Why does a careful finish pass not fix wall deflection?

A finish pass removes only a thin layer and repeats the shape that is already there. If roughing or semi-finishing bent the wall, the final pass will not straighten it; it will only show the error in size and surface quality.

How do you know the allowance before finishing is too large?

Look at the relationship between wall thickness and the remaining stock. If the wall is already close to final size, but there is still a noticeable allowance, for example 0.3–0.4 mm per side with a wall around 1.5 mm, the risk is high.

How much does tool overhang matter?

Very strongly. A long overhang makes the tool less rigid, the cutter bends sideways and adds vibration, and the wall gets extra side load. If access allows, use the shortest overhang possible.

Can clamping itself ruin a rib?

Clamping can easily bend a thin zone before cutting starts. If a clamp sits near the rib, the part keeps its shape only while it is clamped, and after release the wall moves. It is better to move the clamping force to stiffer areas and avoid pressing near the thin wall.

What machining order is safest for a thin rib?

Usually this sequence works best: first remove the main bulk, but do not bring the rib to final size; then approach the neighboring pockets in steps, keep a balanced allowance on both sides, and only at the end make a light finish pass. After that, cut the bridges off with a gentle pass.

What should be checked before finishing to avoid bending the wall?

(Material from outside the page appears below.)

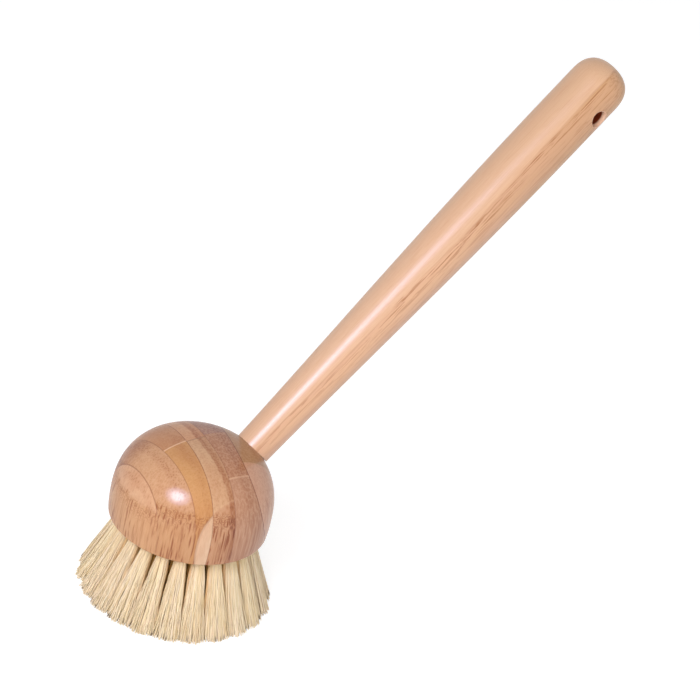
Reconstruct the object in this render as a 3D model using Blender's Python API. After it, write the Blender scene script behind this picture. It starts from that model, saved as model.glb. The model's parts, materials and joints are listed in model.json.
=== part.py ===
# Vegetable brush: a domed head glued up from bamboo boards, a turned bamboo handle set into it
# at a slant, and plant-fibre tufts driven into drilled holes in its flat underside.
# Metres, +Z up. The origin is the centre of the flat trim of the bristles; the handle leans to +X.

import math
import random

import bmesh
import bpy
from mathutils import Vector

# Head
HEAD_DIAMETER = 0.0600        # at its widest level
DOME_RISE = 0.0268            # widest level up to the apex
DOME_FULLNESS = 2.43          # profile exponent: 2 is an ellipse, more is fuller at the shoulder
FACE_DROP = 0.0075            # widest level down to the flat underside
FACE_INSET = 0.0004           # how far the side has drawn in where it meets the underside
RIM_EASE = 0.0005             # small broken edge round the underside

# Boards that the head is glued up from, split by glue planes along the grain, nearly upright
SEAM_SHARES = (-0.810, -0.465, -0.233, 0.015, 0.444)   # glue planes from the head's centre, of its radius
SEAM_LEAN = 2.0               # degrees, the glue planes' normal up from level
SEAM_TURN = -8.0              # degrees, the normal turned from +X
GLUE_GAP = 0.0003             # glue film between boards

# Handle
HANDLE_SLANT = 45.0           # degrees from the head's axis
HANDLE_SHIFT = 0.0045         # handle axis beside the head's centre, square to the handle
SEAT_DEPTH = 0.0009           # dome's surface down to the flat seat cut for the handle
HANDLE_LENGTH = 0.1943        # seat to tip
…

Check four things: the wall should not be too thin before the finish, the clamp should not press near the rib, tool overhang should be as short as possible, and the part should not go into finishing while hot. If even one point is questionable, it is better to adjust the route in advance.

What should you do if the wall has already shifted on the first part?

Do not wait for the next pass to bring the size back. Stop, measure the part after roughing, review the stock-removal order, reduce side load, shorten the overhang, and change the support point. On the first part, that is cheaper than ruining the whole batch.